What matters and events, pray tell, have kept Pope Francis so busy during August, September, October, November, December, and January — 180 days — so busy that he could neither address Archbishop Viganò’s testimony nor engage with bishops on their conduct in abusing, or enabling the abuse of, children and seminarians?
There are the papal routines: daily morning Mass, weekly Wednesday afternoon audiences, weekly Sunday praying of the Angelus with comments. He also celebrates many special Masses, such as one for the closing of the Youth Synod and one on November 3 for the repose of the souls of Cardinals and bishops who have died in the preceding year.

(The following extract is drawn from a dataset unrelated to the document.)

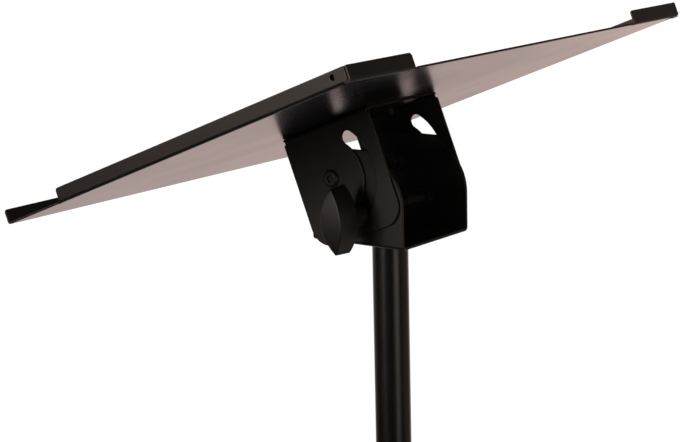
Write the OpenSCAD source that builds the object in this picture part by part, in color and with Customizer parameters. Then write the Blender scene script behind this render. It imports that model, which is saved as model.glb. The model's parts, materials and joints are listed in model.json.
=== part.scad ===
// Projector stand: a tilting tray on a telescopic pole with a folding tripod.
// The origin is on the floor, on the axis of the pole. +Z is up. +X is the side to
// which the raised edge of the tray looks. All sizes are in millimetres.

/* [Tray] */
// Depth of the tray, from the stop lip to the raised edge
tray_depth = 426.4; // [400:0.2:440]
// Width of the tray over its side lips
tray_width = 551.2; // [500:0.2:560]
// Thickness of the tray's sheet
tray_t = 2; // [1.5:0.1:2.5]
// Height of the lips above the tray's underside
lip_h = 14.3; // [12:0.1:20]
// Length of each of the two tabs on the raised edge
tab_len = 90.4; // [60:0.2:110]
// Length of side edge without a lip, next to the stop lip
lip_gap = 71; // [20:1:100]
// Diameter of the hole in each side lip
lip_hole_d = 5; // [4:0.5:6]

/* [Tilting head] */
// Tilt of the tray at rest, in degrees
tilt = 21.67; // [15:0.01:25]
// Height of the tilt axis above the floor at rest
axis_h = 1180; // [1100:5:1240]
// Distance from the tilt axis to the tray's underside
tray_rise = 51.1; // [51:0.1:54]
// Thickness of the outer bracket's sheet
outer_t = 2.5; // [2:0.1:2.6]
// Thickness of the inner bracket's sheet
inner_t = 3; // [2.5:0.1:3.5]
// Diameter of the clamp bolt
bolt_d = 10; // [8:1:10]
// Width of the curved slot
slot_w = 13.4; // [12:0.1:13.6]
// Radius of the curved slot's centre line
slot_r = 44.6; // [44.4:0.1:44.8]

/* [Pole] */
// Outer diameter of the upper tube
upper_d = 35; // [35:1:35]
// Outer diameter of the lower tube
lower_d = 40; // [40:1:40]
// Wall of both tubes
tube_wall = 2; // [2:0.5:2]
// Height of the lower tube's top end
lower_top = 720; // [700:5:760]
// Height of the upper tube's lower end at rest
upper_foot = 430; // [380:5:480]

/* [Tripod] */
// Length of each leg from its pivot to its end
leg_len = 590; // [580:5:620]
// Distance between the two pivots of a brace
brace_len = 270; // [260:1:272]
// Angle of each leg from the vertical when the stand is open
leg_angle = 52; // [50:0.5:54]
// Distance from the pole's axis to the pivots of the legs and braces
pivot_r = 46; // [45:0.5:50]

/* [Hidden] */
$fn = 64;

// the pole's axis is this far from the tilt axis, towards +X
axis_off = 25;
// tray: the stop lip's face, the raised edge's face, half width
tu0 = -203.4;
tu1 = tu0 + tray_depth;
ty = tray_width / 2;
bend_r = 3;
// outer bracket: its two ends along the tray and the outer faces of its ears
ou0 = -43.1;
ou1 = 64.8;
oy = 57.4;
o_low = -60.3;
o_round = 21;
// inner bracket: its two ends along X, the outer faces of its ears, its underside
ix0 = -26.5;
ix1 = 78.6;
iy = oy - outer_t - 0.3;
i_low = -61.9;
i_top = 29.3;
// start of the round that leads into the slanted edge, which lies where x + z = i_slant
i_turn = 42.7;
i_slant = i_turn + i_top - 8 + 8 * sqrt(2);
// clamp bolt in the pole's frame, seen from the tilt axis
cbx = 31.5;
cbz = -31.6;
head_z = axis_h + i_low;
// telescope
ur = upper_d / 2;
lr = lower_d / 2;
lri = lr - tube_wall;
height_z = 700;
height_az = -90;
// tripod
leg_w = 25;
leg_t = 15;
sole = 20;
leg_z = leg_len * cos(leg_angle) + sole;
hub_z = leg_z - 2 * brace_len * cos(leg_angle);
leg_az = [180, 300, 60];
knob_az = 0;

steel_black = [0.07, 0.065, 0.06];
plastic_black = [0.05, 0.05, 0.05];
zinc = [0.62, 0.62, 0.6];
fastener = [0.09, 0.09, 0.09];
rubber = [0.04, 0.04, 0.04];

// ---------------------------------------------------------------- frames
module at_axis() translate([-axis_off, 0, axis_h]) children();
module at_tray() at_axis() rotate([0, -tilt, 0]) children();
module leg_side(i) rotate([0, 0, leg_az[i]]) children();
module at_leg(i) leg_side(i) translate([pivot_r, 0, leg_z]) rotate([0, -leg_angle, 0]) children();
module at_brace(i) leg_side(i) translate([pivot_r, 0, hub_z]) rotate([0, leg_angle, 0]) children();

// ---------------------------------------------------------------- shared shapes
// rectangle about the origin with true round corners
module rrect(w, h, r) {
    square([w - 2 * r, h], center = true);
    square([w, h - 2 * r], center = true);
    for (x = [-1, 1], y = [-1, 1]) translate([x * (w / 2 - r), y * (h / 2 - r)]) circle(r);
}
// the corner that a round of radius r removes: quarter towards +x +y
module round_off(r) difference() { square(r + 1); circle(r); }
// cylinder along Y from y0 to y1
module ycyl(x, z, r, y0, y1) translate([x, y0, z]) rotate([-90, 0, 0]) cylinder(r = r, h = y1 - y0);
module yhex(x, z, af, y0, y1, turn = 0)
    translate([x, y0, z]) rotate([-90, 0, 0]) rotate([0, 0, turn]) cylinder(r = af / sqrt(3), h = y1 - y0, $fn = 6);
module ring(ro, ri, h) difference() { cylinder(r = ro, h = h); translate([0, 0, -1]) cylinder(r = ri, h = h + 2); }
// flat shape in the X-Z plane made solid from y0 to y1
module xz(y0, y1) translate([0, y1, 0]) rotate([90, 0, 0]) linear_extrude(y1 - y0) children();

// ---------------------------------------------------------------- tray
// folded edge seen along its length: o is outwards, w is up; the outer face is at o = 0
module lip_section() {
    translate([-tray_t, bend_r]) square([tray_t, lip_h - bend_r]);
    translate([-bend_r - 4, 0]) square([4.001, tray_t]);
    intersection() {
        translate([-bend_r, bend_r]) difference() { circle(bend_r); circle(bend_r - tray_t); }
        translate([-bend_r, 0]) square(bend_r);
    }
}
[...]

What other things are on a papal calendar? There are trips abroad. (He traveled to Palermo, Lithuania, Latvia, and Estonia.) There are the unscheduled messages of condolences and prayers to victims of natural disasters, accidents, war and civil strife, and persecution. There are appointments to Curial offices. There is the receiving of new ambassadors. There are meetings with Curial officials such as those that result in papal decrees of miracles and the naming of bishops. (In his first three years, Pope Francis appointed 500 bishops. That’s a rate of over three weekly.) There are ad limina (or ad limina apostolorum) visits which are week-long meetings that occur every five years between bishops from a geographic territory and Curial officials, including meetings with the pope. (He met with bishops from Sudan, the UK, Venezuela, and Taiwan.) None of the activities I identified in this paragraph appear on the formal online papal calendar.